Parameter Estimation¶

Now that we know there IS a line, what is the best fit values of parameters ($A$, $\lambda_0$, and $w$) and their corresponding errors? The most intuitive and mathematically valid way is to marginalize the probability. I want to normalize each marginalized pdf to sum to 1.

• TIP: If you have used chi square statistic, you can use the fact that $P \propto e^{-\chi^2/2}$. Define $\bar{P} = e^{-\chi^2/2}$. Then the normalization constant will be $A = \sum_{parameters} \bar{P}$, i.e., you can use $P = \bar{P}/A$ as the normalized probability values.

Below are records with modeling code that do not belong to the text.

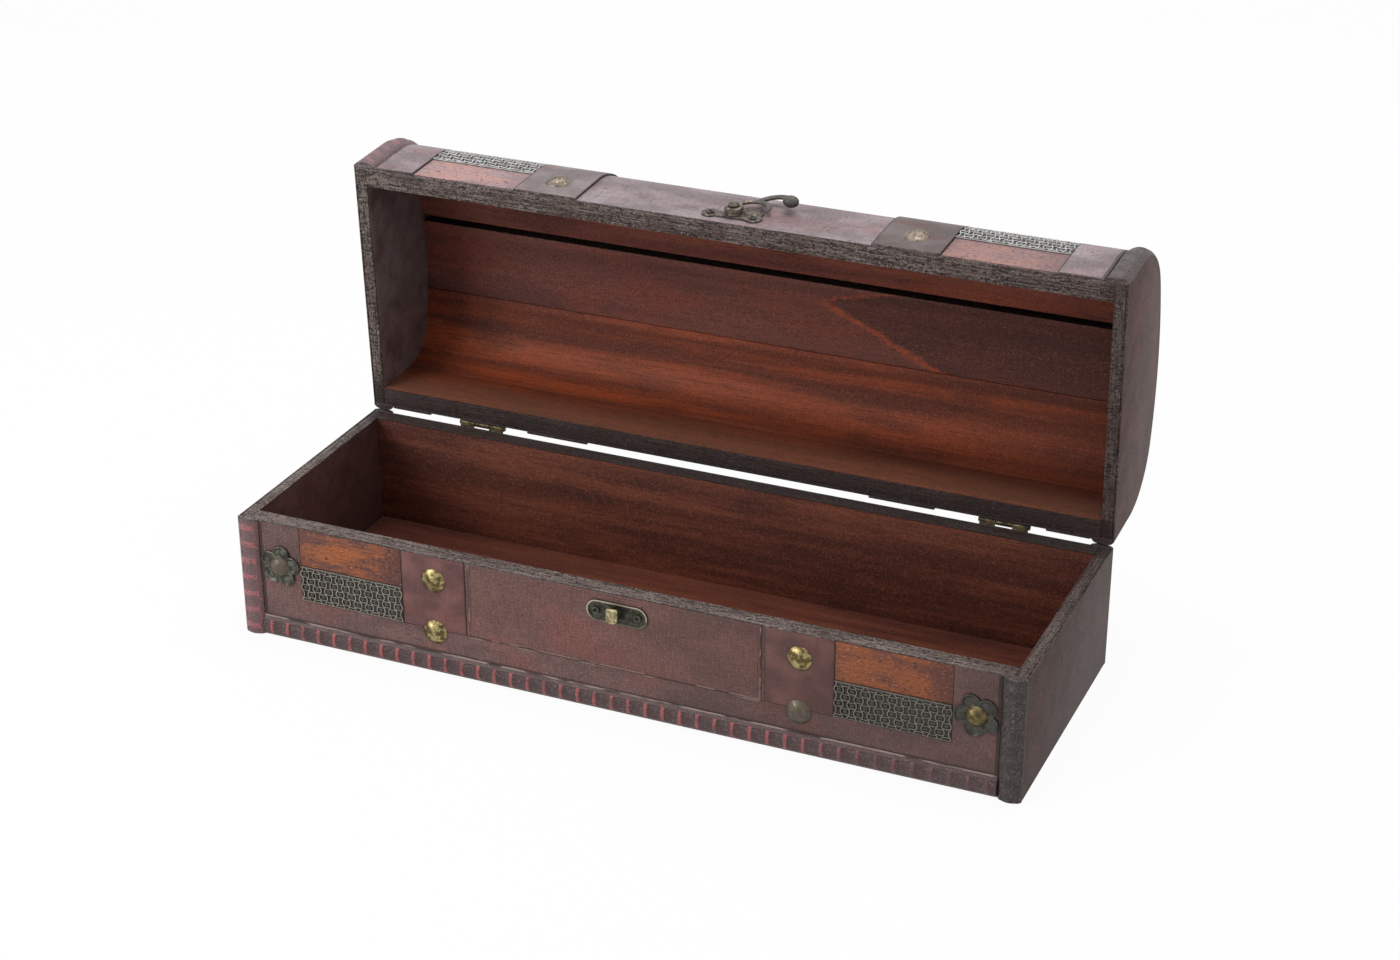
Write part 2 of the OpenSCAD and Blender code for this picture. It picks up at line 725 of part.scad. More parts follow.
lid_end_covering(-1);  // lid_left_end_covering
lid_end_covering(1);  // lid_right_end_covering
lid_band(-1);  // lid_left_band
lid_band(1);  // lid_right_band
lid_strap(-1);  // lid_left_strap
lid_strap(1);  // lid_right_strap
lid_end_straps();
lid_panel(-1);  // lid_left_panel
lid_panel(1);  // lid_right_panel
lid_woven_panel(-1);  // lid_left_woven_panel
lid_woven_panel(1);  // lid_right_woven_panel
lid_tacks();
clasp_plate();
clasp_pins();
clasp_rivet();
color(brass) lid_place() translate([hinge_xs[0], hinge_y, hinge_z - rim_z]) hinge_leaf(1);  // lid_left_hinge_leaf
color(brass) lid_place() translate([hinge_xs[1], hinge_y, hinge_z - rim_z]) hinge_leaf(1);  // lid_right_hinge_leaf
color(brass) lid_place() leaf_screws(1, hinge_z - rim_z);  // lid_hinge_screws
hook_arm();
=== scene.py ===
# %% [markdown]
# # A wooden wine box with a domed lid
# The box is thin boards covered in red-brown leatherette. Its lid is three staves bent over two end
# boards, and it stands open on two small hinges. Straps, hammered tacks, woven metal panels, cast
# rosettes and a swing hook clasp dress the front.
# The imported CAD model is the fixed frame: it says where every piece goes and which body it moves with.
# Everything here is modelled in millimetres and scaled to metres when it is put in its place.

# %% Load the frame
import math
import random

import bpy
from mathutils import Matrix, Vector


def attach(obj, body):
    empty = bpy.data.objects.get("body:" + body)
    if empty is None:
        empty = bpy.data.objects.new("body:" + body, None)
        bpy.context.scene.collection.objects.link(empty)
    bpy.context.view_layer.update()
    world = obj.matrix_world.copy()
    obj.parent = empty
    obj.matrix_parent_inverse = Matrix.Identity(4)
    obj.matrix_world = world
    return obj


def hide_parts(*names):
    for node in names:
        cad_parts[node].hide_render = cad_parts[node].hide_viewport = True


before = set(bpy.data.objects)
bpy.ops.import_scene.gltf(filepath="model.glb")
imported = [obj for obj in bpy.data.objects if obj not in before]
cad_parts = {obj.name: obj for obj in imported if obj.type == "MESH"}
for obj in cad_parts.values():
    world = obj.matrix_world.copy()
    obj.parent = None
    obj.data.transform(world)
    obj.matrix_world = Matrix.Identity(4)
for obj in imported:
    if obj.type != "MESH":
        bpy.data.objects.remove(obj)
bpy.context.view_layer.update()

# %% [markdown]
# ## The camera
# The camera stands to the right of the box and looks down on it, with a short telephoto lens. Its place
# is written as the point it looks at, two angles and a distance, as a photographer would note it. A
# camera looks along its own minus Z, so its matrix has the right, up and back directions as columns.

# %% Camera
MM = Matrix.Scale(0.001, 4)
look_at = Vector((14.11, 0, 84.12))
azimuth, elevation, roll = (math.radians(a) for a in (23.49, 26.23, -0.12))
distance = 1167.7

back = Vector((math.sin(azimuth) * math.cos(elevation), -math.cos(azimuth) * math.cos(elevation),
               math.sin(elevation)))
level = (-back).cross(Vector((0, 0, 1))).normalized()
upright = level.cross(-back)
right = math.cos(roll) * level + math.sin(roll) * upright
up = math.cos(roll) * upright - math.sin(roll) * level

camera = bpy.data.objects.new("camera", bpy.data.cameras.new("camera"))
bpy.context.collection.objects.link(camera)
camera.data.sensor_width = 36
camera.data.lens = 70.56
camera.data.clip_start = 0.01
turn = Matrix((right, up, back)).transposed().to_4x4()
camera.matrix_world = Matrix.Translation((look_at + distance * back) * 0.001) @ turn
bpy.context.scene.camera = camera
print("camera at", camera.matrix_world.translation)

# %% [markdown]
# ## Writing materials as sums
# A material is a graph of nodes, which is tedious to wire by hand. A Value stands for one number that
# changes over a surface, and adding or multiplying two Values adds the Math node that does it. A Graph
# is one tree of nodes, and a Finish is the graph of one material: it measures places in millimetres,
# makes soft patches, and lays one coat of colour over another.

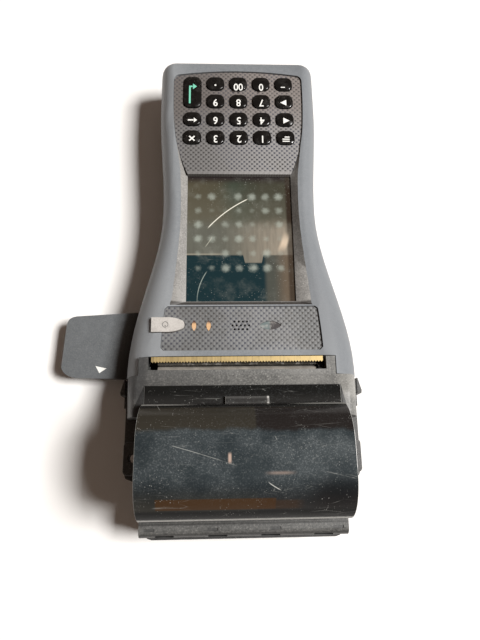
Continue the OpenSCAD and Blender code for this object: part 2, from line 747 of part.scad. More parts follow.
// Four shallow marks pressed into the top of the hinge bar.
mark_x = [for (t = [-3:2:3]) t * bar_half * 0.3];
mark_depth = 0.4;
knuckle_r = 2.5;
module window_solid(r, x) {
    across(-x, x) difference() {
        translate([roll_y, roll_z]) round_box(2 * r, 2 * r, r - window_square);
        square([tail_y + r, window_low]);
    }
}
module arm(s, y0, y1, z0, z1) {
    x = mech_x + s * (arm_in + arm_w / 2);
    box(x - arm_w / 2, x + arm_w / 2, y0, y1, z0, z1);
}
module lid_frame() {
    color("dimgray") difference() {
        union() {
            difference() {
                lid_skin(deck_y0, deck_y, 0, seal_z);
                lid_skin(deck_y0 + wall, deck_y - 2, wall, seal_z - 1);
                box(-rail_x + 0.6, rail_x - 0.6, split_y + 5.4, deck_y + 1, 0, 60);
            }
            // lip over the platen and the arms beside the blade
            box(mech_x - arm_out, mech_x + arm_out, platen_y - 2, deck_y0 + 1, ridge_z - 2.3,
                ridge_z - 0.3);
            for (s = [-1, 1]) {
                arm(s, mouth_y + 0.3, platen_y, platen_z + 3.6, ridge_z - 0.3);
                arm(s, platen_y - bush_r - 1.6, platen_y + bush_r + 1.6, platen_z - bush_r - 0.8,
                    ridge_z - 1);
                box(s * rail_x - rail_w / 2, s * rail_x + rail_w / 2, deck_y - 2.1, hinge_y - 2, seal_z,
                    window_low - 0.2);
            }
            // hinge bar
            difference() {
                union() {
                    rod(-bar_half, bar_half, hinge_y, hinge_z, bar_r);
                    box(-bar_half, bar_half, hinge_y - 4.6, hinge_y, hinge_z - 1.2, hinge_z + bar_r);
                }
                for (x = knuckle_x) {
                    rod(x - knuckle_w / 2 - gap, x + knuckle_w / 2 + gap, hinge_y, hinge_z,
                        knuckle_r + gap);
                    box(x - knuckle_w / 2 - gap, x + knuckle_w / 2 + gap, hinge_y - 3.5, hinge_y + 5,
                        0, hinge_z);
                    box(x - knuckle_w / 2 - gap, x + knuckle_w / 2 + gap, hinge_y + 1.4, hinge_y + 5,
                        0, hinge_z + bar_r * 0.68);
                }
                rod(-60, 60, hinge_y, hinge_z, pin_r + pin_gap);
                for (x = mark_x) box(x - 2.4, x + 2.4, hinge_y - 0.6, hinge_y + 0.6,
                    hinge_z + bar_r - mark_depth, 60);
            }
        }
        box(-window_w / 2 - 0.2, window_w / 2 + 0.2, split_y + 5.4, deck_y + 1,
            window_flat - window_t - 0.1, 60);
        window_solid(window_r + 0.2, window_w / 2 + 0.2);
        rod(mech_x - arm_in + 0.2, mech_x + arm_in - 0.2, platen_y, platen_z,
            gear_pitch(platen_teeth) + 0.9);
        for (s = [-1, 1]) rod(mech_x + s * bush_x - 1.3, mech_x + s * bush_x + 1.3, platen_y,
            platen_z, bush_r);
        rod(mech_x - arm_out + 0.9, mech_x + arm_out - 0.9, platen_y, platen_z, pin_r + 0.5);
    }
}

rib_w = 20;
rib_x = -1.8;
module lid_window() {
    flat_y0 = split_y + 5.5;
    color("dimgray", 0.6) difference() {
        union() {
            window_solid(window_r, window_w / 2);
            box(-window_w / 2, window_w / 2, flat_y0, roll_y - window_r + 1,
                window_flat - window_t, window_flat);
            box(rib_x - rib_w / 2, rib_x + rib_w / 2, flat_y0 + 5.2, flat_y0 + 9, window_flat - 1,
                window_flat + 1.5);
        }
        window_solid_inner();
    }
}
module window_solid_inner() {
    across(-window_w / 2 + window_t, window_w / 2 - window_t)
        translate([roll_y, roll_z]) round_box(2 * (window_r - window_t), 2 * (window_r - window_t),
            window_r - window_t - window_square);
}

module hinge_pin() {
    color("silver") rod(-bar_half + 1.5, bar_half - 1.5, hinge_y, hinge_z, pin_r);
}

module release_shaft() {
    color("silver") rod(-head_w / 2 - 0.2, head_w / 2 + 0.2, release_y, release_z, pin_r);
}
module release_levers() {
    x0 = head_w / 2 + 0.5;
    color("dimgray") difference() {
        union() for (s = [-1, 1]) mirror([s < 0 ? 1 : 0, 0, 0]) {
            rod(core_w / 2 + 0.6, x0 + 0.6, release_y, release_z, hub_r);
            // finger plate, flared outwards towards the tail, on a short leg
            translate([0, 0, release_z]) linear_extrude(parting_z + 2.6 - release_z)
                polygon([[x0, release_y - 11], [x0 + 0.5, release_y - 11], [x0 + 2.2, release_y - 4.8],
                    [x0 + 1.9, release_y - 3.4], [x0, release_y - 3.4]]);
            box(x0, x0 + 1.3, release_y - 6, release_y + 2, release_z - 2.6, release_z + 3);
        }
        rod(-60, 60, release_y, release_z, pin_r);
    }
    // catches behind the platen roller
    color("dimgray") difference() {
        for (s = [-1, 1]) translate([mech_x + s * catch_x - catch_w / 2, 0, 0]) {
            rod(0, catch_w, release_y, release_z, hub_r - 0.4);
            box(0, catch_w, release_y - 5.4, release_y - 3, release_z - 1.2, platen_z - 1);
            box(0, catch_w, release_y - 4, release_y, release_z - 1.2, release_z + 1.2);
        }
        rod(-60, 60, release_y, release_z, pin_r);
    }
}

module bay_profile(r) {
    difference() {
        translate([roll_y, roll_z]) circle(r = r, $fn = 96);
        translate([0, parting_z - 0.2]) square([tail_y + r, 2 * roll_d]);
    }
}
tray_r = window_r - window_t + 1.3;
tray_half = window_w / 2 - 3;
module paper_tray() {
    color("dimgray") difference() {
        across(-tray_half, tray_half) bay_profile(tray_r);
        across(-tray_half + 1.2, tray_half - 1.2) bay_profile(tray_r - 1.2);
    }
}

module lower_case() {
    color("slategray") difference() {
        union() {
            difference() {
                lower_skin(0, parting_z);
                difference() {
                    lower_skin(wall, parting_z + 1);
                    box(-well_half - wall, well_half + wall, well_y0 - wall, well_y1 + wall, -1,
                        well_top + wall);
                    for (s = [0, 1]) mirror([s, 0, 0])
                        box(window_w / 2 - 0.1, head_w / 2 + 2, split_y - 2, wall_end_y + 8,
                            under_z - 2, 40);
                    box(-head_w / 2, head_w / 2, hinge_y - 4.6, tail_y + 1, parting_z - 4.2, 40);
                    screw_posts(3.8, -1, parting_z);
                    box(-connector_w / 2 - 2, connector_w / 2 + 2, end_y, end_y + 12,
                        connector_z - connector_h / 2 - 2, parting_z - 1);
                }
            }
        }
        // battery well, open underneath
        box(-well_half, well_half, well_y0, well_y1, -1, well_top);
        // screw seats
        for (s = [-1, 1]) for (i = [0:2]) translate([s * screw_at[i][0], screw_at[i][1], 0]) {
            translate([0, 0, -1]) cylinder(r = head_r + screw_gap, h = seat_z(i) + 1);
            translate([0, 0, -1]) cylinder(r = screw_r + screw_gap, h = 40);
        }
        // hinge trough
        rod(-60, 60, hinge_y, hinge_z, bar_r + gap);
        box(-bar_half - 1, bar_half + 1, hinge_y - 5.2, hinge_y, hinge_z - 1.5, 60);
        // window of the scanner
        box(scan_x - scan_w / 2 - 0.1, scan_x + scan_w / 2 + 0.1, tail_y - 4, tail_y + 1,
            scan_z - scan_h / 2 - 0.1, scan_z + scan_h / 2 + 0.1);
        // dock connector
        box(-connector_w / 2, connector_w / 2, end_y - 1, end_y + 10, connector_z - connector_h / 2,
            connector_z + connector_h / 2);
        // card guide root
        box(wing_root - 0.1, core_w / 2 + 1, wing_y0 - 0.1, wing_y1 + 0.1, guide_z - guide_t - 0.1,
            guide_z + 0.1);
        // release shaft
        rod(-60, 60, release_y, release_z, pin_r + pin_gap);
        for (s = [-1, 1]) translate([s * lug_x, lug_y, 0]) cylinder(r = lug_bore + 0.4, h = 60);
    }
    color("slategray") difference() {
        for (x = knuckle_x) {
            rod(x - knuckle_w / 2, x + knuckle_w / 2, hinge_y, hinge_z, knuckle_r);
            box(x - knuckle_w / 2, x + knuckle_w / 2, hinge_y - 2, hinge_y + 1.2,
                hinge_z - bar_r - 1, hinge_z);
        }
        rod(-60, 60, hinge_y, hinge_z, pin_r + pin_gap);
    }
}
lug_w = head_over - 1.1;
lug_x = core_w / 2 + 0.5 + lug_w / 2;
module strap_lugs() {
    color("dimgray") for (s = [-1, 1]) difference() {
        translate([s * lug_x, lug_y, parting_z + 0.1]) linear_extrude(5) round_box(lug_w, lug_l, 2);
        translate([s * lug_x, lug_y, 0]) cylinder(r = lug_bore, h = 60);
    }
}

cover_rail = well_half - 1.3;
module battery_cover() {
    y = (cover_y0 + cover_y1) / 2;
    color("slategray") difference() {
        union() {
            translate([0, y, 0]) linear_extrude(cover_t - 2 * rim - 0.1) round_box(cover_w, cover_l, 4);
            for (s = [-1, 1]) box(s * cover_rail - 0.7, s * cover_rail + 0.7, cover_y0 + 16, cover_y1 - 10,
                cover_t - 0.6, cover_t + 2.4);
        }
        for (i = [0:4]) box(-9, 9, cover_y0 + 8 + 2.4 * i, cover_y0 + 9.2 + 2.4 * i, -1, 0.6);
    }
}

module battery_pack() {
    color("black") translate([0, (well_y0 + well_y1) / 2 - 1, cover_t + 0.4]) linear_extrude(battery_t)
        round_box(2 * well_half - 5, well_y1 - well_y0 - 4, 3);
}

module battery_contacts() {
    color("goldenrod") for (x = [-12, -4, 4, 12])
        box(x - 1.2, x + 1.2, well_y1 - 2.6, well_y1 - 0.1, cover_t + 3, well_top - 1);
}

module scan_engine() {
    color("dimgray") difference() {
        box(scan_x - 10.8, scan_x + 10.8, tail_y - 14.4, tail_y - 4.2, wall + 0.3, wall + 12);
        box(scan_x - 8.6, scan_x + 8.6, tail_y - 8, tail_y, scan_z - 3.4, scan_z + 3.4);
    }
}

module scan_window() {
    color("darkred") box(scan_x - scan_w / 2, scan_x + scan_w / 2, tail_y - 3, tail_y - 1.2,
        scan_z - scan_h / 2, scan_z + scan_h / 2);
}

module card_guide() {
    color("slategray") translate([0, 0, guide_z - guide_t]) linear_extrude(guide_t) union() {
        translate([wing_root, wing_y0 + 0.1]) square([core_w / 2 + 1 - wing_root, wing_y1 - wing_y0 - 0.2]);
        difference() {
            polygon([[core_w / 2, wing_y0 + 0.1], [guide_reach - 1.6, wing_y0 + 2.6],
                [guide_reach, wing_y1 - 2],
                [core_w / 2, wing_y1 - 0.1]]);
            for (p = [[guide_reach - 1.5, wing_y0 + 2.5, -1, 4.5], [guide_reach, wing_y1 - 2, 1, 7]])
                let (r = p[3]) difference() {
                    translate([p[0] - r / 2, p[1] - p[2] * r / 2]) square([r + 2, r + 2], center = true);
                    translate([p[0] - r, p[1] - p[2] * r]) circle(r = r);
                    translate([p[0] - 2 * r - 2, p[1] - 30]) square([r + 2, 60]);
                    translate([p[0] - 30, p[1] - p[2] * r - (p[2] > 0 ? 30 : 0)]) square([60, 30]);
                }
        }
    }
}

module card_head() {
    color("silver") difference() {
        box(core_w / 2 + 0.3, core_w / 2 + 6.8, wing_y0 + 14, wing_y0 + 24, guide_z + 1.2, under_z - 0.8);
        box(core_w / 2 - 1, core_w / 2 + 2.3, wing_y0 + 13, wing_y0 + 16, 0, 60);
    }
}

module case_screws() {
    color("silver") for (s = [-1, 1]) for (i = [0:2])
        translate([s * screw_at[i][0], screw_at[i][1], 0]) difference() {
            union() {
                translate([0, 0, seat_z(i) - 1.6]) cylinder(r = head_r, h = 1.6);
                translate([0, 0, seat_z(i) - 0.2]) cylinder(r = screw_r - 0.05, h = 22 - seat_z(i));
            }
            translate([0, 0, seat_z(i) - 2]) linear_extrude(1.2) square([0.7, 3.4], center = true);
            translate([0, 0, seat_z(i) - 2]) linear_extrude(1.2) square([3.4, 0.7], center = true);
        }
}

module dock_connector() {
    y = end_y + 5.4;
    color("black") difference() {
        union() {
            box(-connector_w / 2 + 0.2, connector_w / 2 - 0.2, y, end_y + 9.8,
                connector_z - connector_h / 2 + 0.2,
                connector_z + connector_h / 2 - 0.2);
        }
        box(-connector_w / 2 + 1.4, connector_w / 2 - 1.4, y - 1, y + 3, connector_z - 1.5,
            connector_z + 1.5);
    }
}

top_case();
lower_case();
front_panel();
display_glass();
lcd_module();
keypad_mat();
keypad_board();
main_board();
led_windows();
sensor_window();
speaker();
power_button();
tear_blade();
thermal_head();
head_heatsink();
head_springs();
printer_chassis();
feed_motor();
motor_pinion();
idler_gear();
idler_post();
platen_shaft();
platen_roller();
platen_gear();
platen_bushes();
lid_frame();
lid_window();
hinge_pin();
paper_tray();
release_shaft();
release_levers();
battery_cover();
battery_pack();
battery_contacts();
scan_engine();
scan_window();
card_guide();
card_head();
strap_lugs();
case_screws();
dock_connector();
key_fn();
key_1();
key_2();
key_3();
key_clear();
key_up_arrow();
key_4();
key_5();
key_6();
key_back();
key_down_arrow();
key_7();
key_8();
key_9();
key_minus();
key_0();
key_00();
key_dot();
key_enter();
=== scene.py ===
import math

import bpy
from mathutils import Matrix, Vector


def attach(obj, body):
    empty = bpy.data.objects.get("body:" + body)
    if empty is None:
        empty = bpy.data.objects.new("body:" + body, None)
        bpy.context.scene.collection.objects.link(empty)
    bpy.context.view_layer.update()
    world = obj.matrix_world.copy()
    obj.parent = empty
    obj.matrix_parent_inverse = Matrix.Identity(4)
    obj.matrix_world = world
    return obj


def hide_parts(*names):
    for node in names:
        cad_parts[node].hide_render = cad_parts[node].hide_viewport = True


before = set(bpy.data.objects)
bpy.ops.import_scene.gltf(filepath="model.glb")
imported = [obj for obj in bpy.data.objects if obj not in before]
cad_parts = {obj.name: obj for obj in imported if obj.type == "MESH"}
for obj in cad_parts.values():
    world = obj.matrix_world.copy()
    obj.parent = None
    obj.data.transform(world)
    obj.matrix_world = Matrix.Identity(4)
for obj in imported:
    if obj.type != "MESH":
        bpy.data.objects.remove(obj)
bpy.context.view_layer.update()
MM = 0.001

# Measures of the terminal, in millimetres, as in its source.
KEY_PITCH_X = 12.58
KEY_PITCH_Y = 11.42
FIRST_ROW_Y = -41.4
KEY_X = [-0.1 + (c - 2) * KEY_PITCH_X for c in range(5)]
KEY_Y = [FIRST_ROW_Y - r * KEY_PITCH_Y for r in range(4)]
KEY_TOP = 34.6
BUTTON_TOP = 35.0
GUIDE_TOP = 11.2
BAR_HALF = 47.4
HINGE_Y = 155.0
WINDOW_FLAT = 35.6

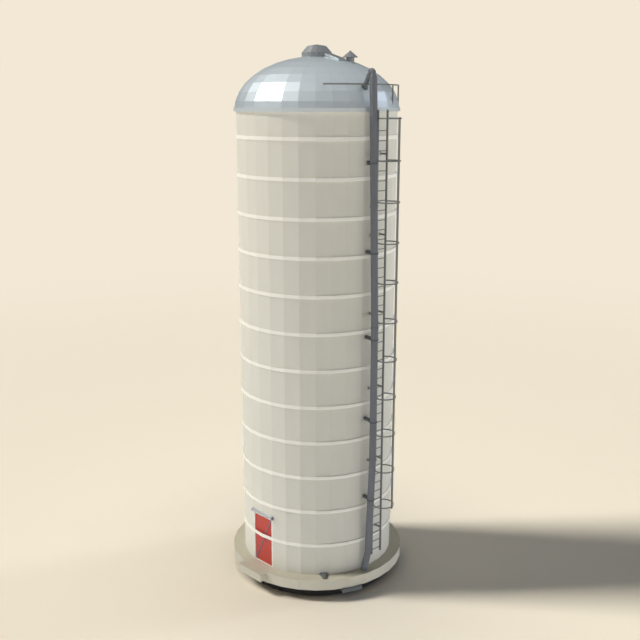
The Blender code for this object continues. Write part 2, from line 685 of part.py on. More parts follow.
def make_base_fittings():
    """Drain lip at the wall's foot and the air duct under the slab's rim."""
    back, front = DRAIN_HALF_BACK, DRAIN_HALF_FRONT
    face = WALL_RADIUS * math.cos(math.radians(FACET / 2.0)) + GAP
    nose = face + DRAIN_LENGTH
    turn = Matrix.Rotation(math.radians(DRAIN_AZIMUTH - 90.0), 3, "Z")
    corners = (face, -back), (nose, -front), (nose, front), (face, back)
    outline = [turn @ Vector((x, y, 0.0)) for x, y in corners]
    prism("drain_lip", outline, SLAB_TOP + GAP, SLAB_TOP + DRAIN_HEIGHT, GALVANISED)

    low = (FOOTING_RADIUS + GAP, -DUCT_HALF, FOOTING_HEIGHT - DUCT_HEIGHT)
    high = (SLAB_RADIUS + DUCT_OVERHANG, DUCT_HALF, FOOTING_HEIGHT - GAP)
    duct = block_mesh("air_duct", low, high)
    duct.transform(Matrix.Rotation(math.radians(DUCT_AZIMUTH - 90.0), 4, "Z"))
    place("air_duct", duct, GALVANISED)


clear_scene()
silo = new_collection("concrete_silo")
cutters = new_collection("cutters")
make_base()
make_wall()
make_hoops()
make_door()
make_roof()
roof_trim = dome_solid("roof_trim_cutter", GAP)
make_cap(roof_trim)
make_chute(roof_trim)
make_vent(roof_trim)
make_pipe(roof_trim)
make_clamps()
make_ladder()
make_cage()
make_rail(roof_trim)
make_base_fittings()
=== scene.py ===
"""Concrete farm silo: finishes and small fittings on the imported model, with its floor, light and camera.

Metres, +Z up. The door faces -Y, the ladder is on +X, and an azimuth runs from -Y towards +X.
"""

import math

import bmesh
import bpy
from mathutils import Matrix, Vector


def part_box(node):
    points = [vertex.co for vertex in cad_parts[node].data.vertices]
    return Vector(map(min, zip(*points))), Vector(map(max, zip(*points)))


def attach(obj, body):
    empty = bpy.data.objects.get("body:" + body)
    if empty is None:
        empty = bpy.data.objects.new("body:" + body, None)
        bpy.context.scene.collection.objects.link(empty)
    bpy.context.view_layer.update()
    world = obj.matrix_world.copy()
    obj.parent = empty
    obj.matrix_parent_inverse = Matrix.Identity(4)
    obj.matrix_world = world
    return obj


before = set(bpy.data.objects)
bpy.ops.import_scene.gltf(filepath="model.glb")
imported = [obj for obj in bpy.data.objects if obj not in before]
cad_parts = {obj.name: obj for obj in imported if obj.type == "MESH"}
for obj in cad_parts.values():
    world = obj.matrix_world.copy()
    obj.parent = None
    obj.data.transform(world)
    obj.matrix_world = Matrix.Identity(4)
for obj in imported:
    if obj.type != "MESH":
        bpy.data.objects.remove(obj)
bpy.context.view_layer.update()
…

If you want to quantitatively estimate the error, you may fit Gaussian to the pdf (not recommended). The recommended way is to find the minimum width from the most likely value (MLE = Maximum Likelihood Estimator) such that the integrated area is 0.67 (1-sigma). It may be assymetric.

Also if you want a publication quality plot, you have to tune the searching parameter for this case: the width seem to have possibility of lower value ($< 5$ nm). You have to change the searching grid to include $w <5$ domain.